Work instructions – Check every line of the data below for the string "imported", and copy the ones that hold it.

Extracted entries –
------------------------------------------------------------

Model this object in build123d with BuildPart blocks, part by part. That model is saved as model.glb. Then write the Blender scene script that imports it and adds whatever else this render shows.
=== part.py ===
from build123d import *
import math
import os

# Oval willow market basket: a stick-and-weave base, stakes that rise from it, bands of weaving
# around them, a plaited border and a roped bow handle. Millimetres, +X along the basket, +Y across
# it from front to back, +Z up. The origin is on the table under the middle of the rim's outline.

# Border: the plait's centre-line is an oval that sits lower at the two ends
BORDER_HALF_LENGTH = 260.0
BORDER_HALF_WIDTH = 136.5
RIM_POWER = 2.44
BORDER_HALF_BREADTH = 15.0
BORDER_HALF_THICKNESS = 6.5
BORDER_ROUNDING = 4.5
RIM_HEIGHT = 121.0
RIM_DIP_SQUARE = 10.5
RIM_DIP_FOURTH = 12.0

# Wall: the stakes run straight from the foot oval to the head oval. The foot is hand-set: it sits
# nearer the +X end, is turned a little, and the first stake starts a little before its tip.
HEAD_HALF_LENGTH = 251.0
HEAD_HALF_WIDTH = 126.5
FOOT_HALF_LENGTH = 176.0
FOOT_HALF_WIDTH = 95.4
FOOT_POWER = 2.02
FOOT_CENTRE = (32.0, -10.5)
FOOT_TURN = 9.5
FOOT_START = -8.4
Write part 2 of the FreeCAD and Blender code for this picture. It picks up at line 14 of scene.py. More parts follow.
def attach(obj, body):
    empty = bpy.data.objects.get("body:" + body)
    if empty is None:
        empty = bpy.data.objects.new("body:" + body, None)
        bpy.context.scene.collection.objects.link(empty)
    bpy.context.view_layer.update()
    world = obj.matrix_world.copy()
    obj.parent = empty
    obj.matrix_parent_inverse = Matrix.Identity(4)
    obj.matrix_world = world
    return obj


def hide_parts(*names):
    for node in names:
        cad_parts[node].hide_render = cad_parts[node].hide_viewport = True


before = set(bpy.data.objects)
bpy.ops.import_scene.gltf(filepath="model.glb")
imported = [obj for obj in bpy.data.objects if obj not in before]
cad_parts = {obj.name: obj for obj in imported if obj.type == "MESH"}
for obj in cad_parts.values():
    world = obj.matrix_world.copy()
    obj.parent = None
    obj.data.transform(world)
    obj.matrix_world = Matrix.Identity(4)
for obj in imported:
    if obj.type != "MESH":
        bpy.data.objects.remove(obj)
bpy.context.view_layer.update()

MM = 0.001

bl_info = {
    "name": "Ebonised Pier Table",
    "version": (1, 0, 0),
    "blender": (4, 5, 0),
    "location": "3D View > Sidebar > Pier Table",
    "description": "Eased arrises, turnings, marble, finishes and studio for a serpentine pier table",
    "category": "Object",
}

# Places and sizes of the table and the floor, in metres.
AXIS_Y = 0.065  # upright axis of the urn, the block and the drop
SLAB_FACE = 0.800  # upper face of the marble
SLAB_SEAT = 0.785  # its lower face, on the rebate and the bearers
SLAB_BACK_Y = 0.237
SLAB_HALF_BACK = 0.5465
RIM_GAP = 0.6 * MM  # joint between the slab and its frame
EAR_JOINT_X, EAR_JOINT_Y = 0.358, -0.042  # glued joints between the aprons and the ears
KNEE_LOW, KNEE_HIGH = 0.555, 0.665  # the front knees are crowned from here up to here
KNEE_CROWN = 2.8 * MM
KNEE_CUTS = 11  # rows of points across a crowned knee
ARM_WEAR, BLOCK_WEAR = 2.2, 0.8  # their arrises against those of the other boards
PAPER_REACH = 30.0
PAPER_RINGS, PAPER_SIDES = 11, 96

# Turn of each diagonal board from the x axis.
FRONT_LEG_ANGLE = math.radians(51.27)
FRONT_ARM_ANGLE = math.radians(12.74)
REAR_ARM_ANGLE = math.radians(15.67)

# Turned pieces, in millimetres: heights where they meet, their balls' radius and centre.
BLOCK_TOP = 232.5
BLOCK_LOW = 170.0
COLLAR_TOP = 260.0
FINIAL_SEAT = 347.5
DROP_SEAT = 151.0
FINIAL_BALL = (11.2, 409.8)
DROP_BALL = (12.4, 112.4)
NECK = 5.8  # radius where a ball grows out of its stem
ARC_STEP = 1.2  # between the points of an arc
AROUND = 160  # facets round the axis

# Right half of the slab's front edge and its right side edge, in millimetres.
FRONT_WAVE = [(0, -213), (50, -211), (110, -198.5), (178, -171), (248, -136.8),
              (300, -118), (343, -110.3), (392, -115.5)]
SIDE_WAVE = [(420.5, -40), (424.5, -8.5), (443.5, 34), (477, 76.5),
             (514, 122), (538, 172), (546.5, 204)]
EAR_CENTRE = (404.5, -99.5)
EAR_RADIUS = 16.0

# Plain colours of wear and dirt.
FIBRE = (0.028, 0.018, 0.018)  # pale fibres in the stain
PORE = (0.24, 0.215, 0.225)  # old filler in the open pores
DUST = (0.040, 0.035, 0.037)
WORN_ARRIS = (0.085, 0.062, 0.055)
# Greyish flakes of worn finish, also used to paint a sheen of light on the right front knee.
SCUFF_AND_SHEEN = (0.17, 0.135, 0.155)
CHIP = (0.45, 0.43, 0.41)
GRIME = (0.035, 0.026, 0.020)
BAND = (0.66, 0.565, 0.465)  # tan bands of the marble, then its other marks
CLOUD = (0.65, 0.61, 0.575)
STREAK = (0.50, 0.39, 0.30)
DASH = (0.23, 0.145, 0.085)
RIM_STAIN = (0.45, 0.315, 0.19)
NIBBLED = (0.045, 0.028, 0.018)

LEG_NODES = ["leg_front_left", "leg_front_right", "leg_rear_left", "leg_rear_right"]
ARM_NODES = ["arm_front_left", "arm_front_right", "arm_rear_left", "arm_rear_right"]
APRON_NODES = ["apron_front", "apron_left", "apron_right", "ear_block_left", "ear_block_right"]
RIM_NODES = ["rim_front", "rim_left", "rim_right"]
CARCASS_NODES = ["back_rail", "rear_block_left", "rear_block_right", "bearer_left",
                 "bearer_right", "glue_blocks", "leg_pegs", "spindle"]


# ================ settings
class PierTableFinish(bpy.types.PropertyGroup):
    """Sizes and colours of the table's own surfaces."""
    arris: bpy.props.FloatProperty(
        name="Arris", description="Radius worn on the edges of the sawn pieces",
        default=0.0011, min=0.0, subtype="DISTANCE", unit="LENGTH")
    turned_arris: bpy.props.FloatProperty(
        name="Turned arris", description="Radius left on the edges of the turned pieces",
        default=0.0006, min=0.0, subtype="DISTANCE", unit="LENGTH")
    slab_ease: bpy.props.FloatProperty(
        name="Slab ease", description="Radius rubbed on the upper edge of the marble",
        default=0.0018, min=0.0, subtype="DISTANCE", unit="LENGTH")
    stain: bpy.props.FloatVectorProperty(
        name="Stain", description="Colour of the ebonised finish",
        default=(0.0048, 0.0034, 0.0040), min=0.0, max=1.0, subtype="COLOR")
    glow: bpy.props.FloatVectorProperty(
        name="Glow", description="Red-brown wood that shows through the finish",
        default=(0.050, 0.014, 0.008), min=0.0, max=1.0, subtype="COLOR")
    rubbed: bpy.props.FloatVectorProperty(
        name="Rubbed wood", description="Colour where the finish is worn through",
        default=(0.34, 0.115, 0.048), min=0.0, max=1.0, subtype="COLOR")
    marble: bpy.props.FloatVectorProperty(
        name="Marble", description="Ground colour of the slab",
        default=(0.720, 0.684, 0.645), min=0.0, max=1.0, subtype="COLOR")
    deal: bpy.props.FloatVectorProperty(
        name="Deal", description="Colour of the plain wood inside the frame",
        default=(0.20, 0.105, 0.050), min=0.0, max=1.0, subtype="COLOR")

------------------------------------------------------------

Answer to the problem –
imported = [obj for obj in bpy.data.objects if obj not in before]
cad_parts = {obj.name: obj for obj in imported if obj.type == "MESH"}
for obj in imported:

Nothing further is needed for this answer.